The Cuban exile community in Miami, Florida, and its environs cheered the news in the streets. They believe that when Fidel dies, and perhaps after Raul follows him, the communist regime in Cuban will collapse. “This is a clear reminder that the end of the Castro regime is approaching, and that the only solution is free elections and the rule of law,” Congressman Lincoln Diaz-Balart (R-FL) told the Associate Press. Yet what sort of elections will they be, when most of the Cubans still in Cuba have known only Fidel? Will those who left Cuba get to vote? Why should they?
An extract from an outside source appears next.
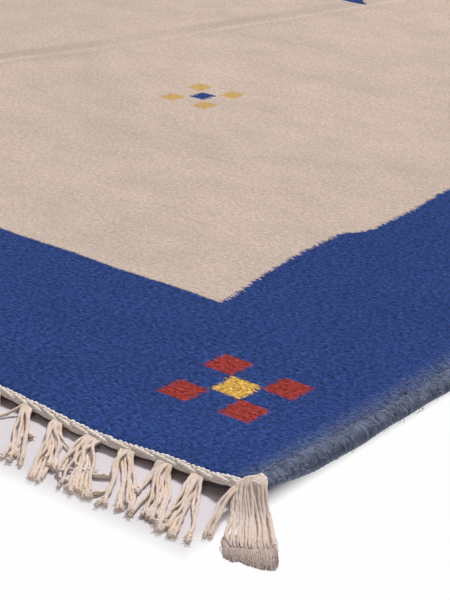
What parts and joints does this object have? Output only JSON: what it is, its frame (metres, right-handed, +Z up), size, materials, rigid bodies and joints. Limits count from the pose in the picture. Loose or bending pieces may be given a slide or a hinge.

And remember, the people voted in Palestine, and Hamas won.

So, while the people in the Little Havana section of Miami are still partying, it is important to remember that when Fidel Castro dies (if he hasn’t yet), there are plenty of successors after Raul. Felipe Pérez Roque, the foreign relations minister and Castro’s former chief-of-staff, is 41 years old. When the Red Army marched into Hungary in 1944, many families fled awaiting better times for a return. Among them were Pál nagybócsai Sárközy and Andrée Mallah. Their son is the Nicolas Sarkozy, French minister of the interior and possibly the next President of the French Republic (not of Hungary). Whoever succeeds the House of Castro is more like in Cuba today than Florida.